• Task prompt: Print all of the data exactly.

• Data shown:
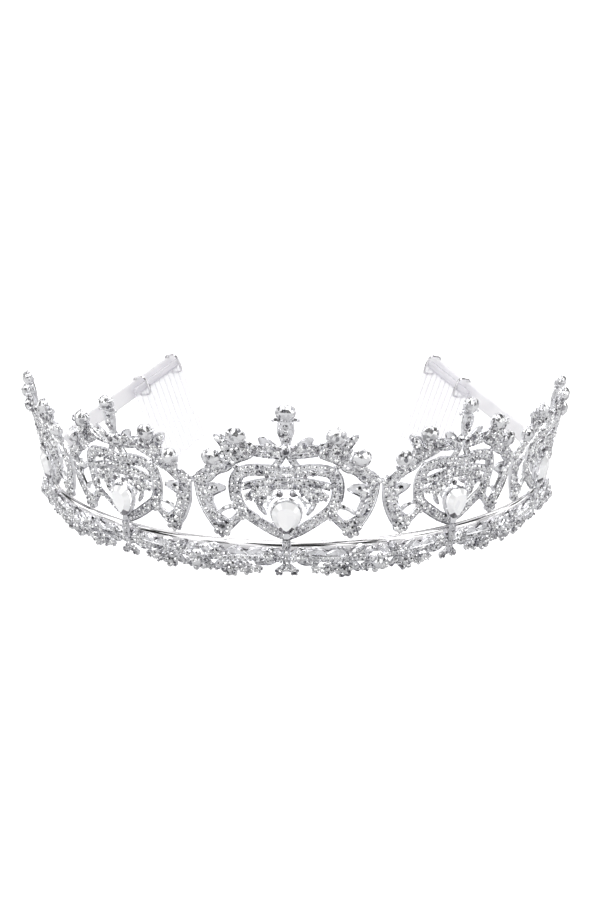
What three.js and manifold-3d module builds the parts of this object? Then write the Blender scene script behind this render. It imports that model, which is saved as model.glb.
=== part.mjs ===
// Bridal tiara: an open crown of five heart motifs soldered along a narrow spring band,
// with a vine swag below each motif, claw-set stones, and a clear comb wired to each tail.
//
// Every metal and stone piece is drawn flat first, with u along the band, v up the crown
// and w outwards, and is then bent round the head by crownPoint. Millimetres, +Z up,
// the front of the tiara faces -Y.
import * as THREE from 'three';
import { mergeVertices } from 'three/addons/utils/BufferGeometryUtils.js';
import Module from 'manifold-3d';

const wasm = await Module();
wasm.setup();

// ---------------------------------------------------------------- driving dimensions
const degrees = Math.PI / 180;

// Plan of one half of the band, from the middle of the front round to the tail.
const planArcs = [
  { radius: 66, turn: 36 * degrees },
  { radius: 85, turn: 28 * degrees },
  { radius: 113, turn: 14 * degrees },
  { radius: 58, turn: 41 * degrees },
];
const tailLength = 47.5;        // straight run at each end
const arcLength = planArcs.reduce((sum, arc) => sum + arc.radius * arc.turn, 0);
const halfLength = arcLength + tailLength;

const lean = 11 * degrees;      // the crown opens outwards towards its top
const riseStart = 100;          // where the band begins to climb towards the tails
const riseFull = 150;           // where it reaches its full slope
const tailSlope = 0.25;
const restTilt = 3.55 * degrees; // standing on the front swag and the comb tips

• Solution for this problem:
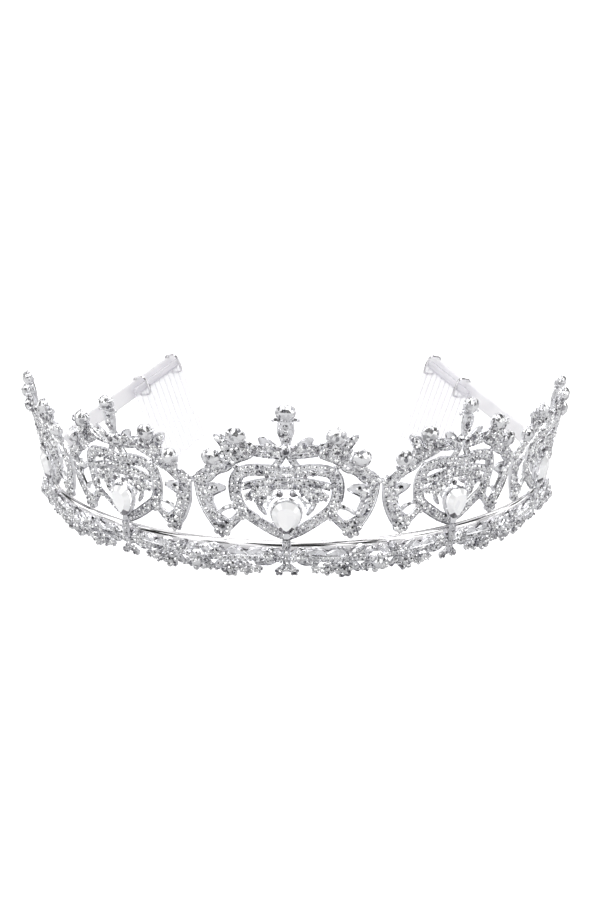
What three.js and manifold-3d module builds the parts of this object? Then write the Blender scene script behind this render. It imports that model, which is saved as model.glb.
=== part.mjs ===
// Bridal tiara: an open crown of five heart motifs soldered along a narrow spring band,
// with a vine swag below each motif, claw-set stones, and a clear comb wired to each tail.
//
// Every metal and stone piece is drawn flat first, with u along the band, v up the crown
// and w outwards, and is then bent round the head by crownPoint. Millimetres, +Z up,
// the front of the tiara faces -Y.
import * as THREE from 'three';
import { mergeVertices } from 'three/addons/utils/BufferGeometryUtils.js';
import Module from 'manifold-3d';

const wasm = await Module();
wasm.setup();

// ---------------------------------------------------------------- driving dimensions
const degrees = Math.PI / 180;

// Plan of one half of the band, from the middle of the front round to the tail.
const planArcs = [
  { radius: 66, turn: 36 * degrees },
  { radius: 85, turn: 28 * degrees },
  { radius: 113, turn: 14 * degrees },
  { radius: 58, turn: 41 * degrees },
];
const tailLength = 47.5;        // straight run at each end
const arcLength = planArcs.reduce((sum, arc) => sum + arc.radius * arc.turn, 0);
const halfLength = arcLength + tailLength;

const lean = 11 * degrees;      // the crown opens outwards towards its top
const riseStart = 100;          // where the band begins to climb towards the tails
const riseFull = 150;           // where it reaches its full slope
const tailSlope = 0.25;
const restTilt = 3.55 * degrees; // standing on the front swag and the comb tips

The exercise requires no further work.